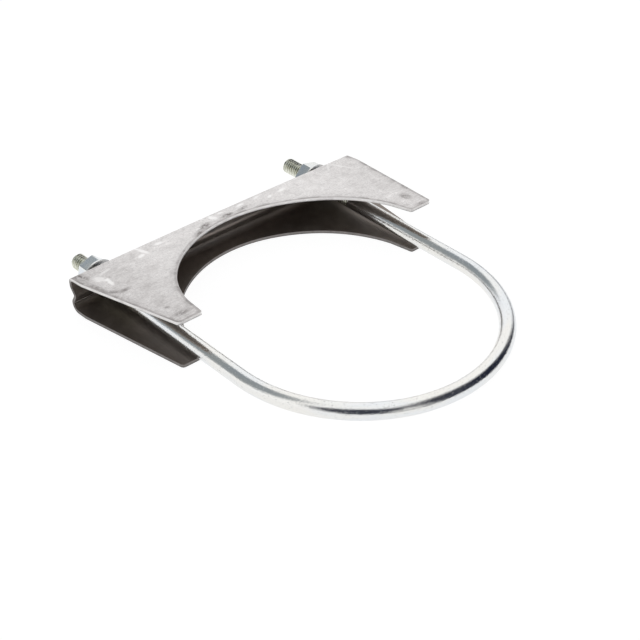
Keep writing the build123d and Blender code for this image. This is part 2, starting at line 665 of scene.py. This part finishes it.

--

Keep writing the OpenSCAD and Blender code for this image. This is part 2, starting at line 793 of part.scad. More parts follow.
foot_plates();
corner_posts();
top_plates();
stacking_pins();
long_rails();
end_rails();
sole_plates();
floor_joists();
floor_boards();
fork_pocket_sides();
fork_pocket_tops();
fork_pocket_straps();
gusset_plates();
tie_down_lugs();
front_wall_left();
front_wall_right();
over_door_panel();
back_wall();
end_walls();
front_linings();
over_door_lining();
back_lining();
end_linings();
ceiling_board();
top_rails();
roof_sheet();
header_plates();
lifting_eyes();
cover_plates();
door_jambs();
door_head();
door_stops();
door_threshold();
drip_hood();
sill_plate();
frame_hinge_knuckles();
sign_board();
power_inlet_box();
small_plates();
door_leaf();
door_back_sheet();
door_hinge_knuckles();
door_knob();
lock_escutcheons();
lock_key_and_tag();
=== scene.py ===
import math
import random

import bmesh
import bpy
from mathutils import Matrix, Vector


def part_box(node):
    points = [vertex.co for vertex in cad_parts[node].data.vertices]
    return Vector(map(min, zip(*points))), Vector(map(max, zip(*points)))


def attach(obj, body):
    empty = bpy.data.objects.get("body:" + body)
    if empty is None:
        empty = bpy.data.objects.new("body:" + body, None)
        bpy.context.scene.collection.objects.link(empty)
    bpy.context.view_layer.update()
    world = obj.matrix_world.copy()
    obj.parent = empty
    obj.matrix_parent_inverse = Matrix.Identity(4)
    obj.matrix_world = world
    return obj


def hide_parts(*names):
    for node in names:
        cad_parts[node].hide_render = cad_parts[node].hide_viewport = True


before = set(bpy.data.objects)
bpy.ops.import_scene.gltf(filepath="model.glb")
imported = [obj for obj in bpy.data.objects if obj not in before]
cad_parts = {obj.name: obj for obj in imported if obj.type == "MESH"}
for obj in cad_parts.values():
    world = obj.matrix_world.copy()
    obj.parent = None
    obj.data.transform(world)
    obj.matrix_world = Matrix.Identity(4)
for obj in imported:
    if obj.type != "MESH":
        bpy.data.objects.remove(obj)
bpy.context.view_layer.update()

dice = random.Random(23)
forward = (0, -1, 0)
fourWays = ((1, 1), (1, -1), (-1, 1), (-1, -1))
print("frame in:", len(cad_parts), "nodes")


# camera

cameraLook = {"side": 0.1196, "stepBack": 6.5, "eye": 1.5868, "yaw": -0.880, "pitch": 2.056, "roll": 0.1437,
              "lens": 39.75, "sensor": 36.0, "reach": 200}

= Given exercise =
Find all lines holding the string "Vector" and copy them.

= Written response =
from mathutils import Matrix, Vector
    return Vector(map(min, zip(*points))), Vector(map(max, zip(*points)))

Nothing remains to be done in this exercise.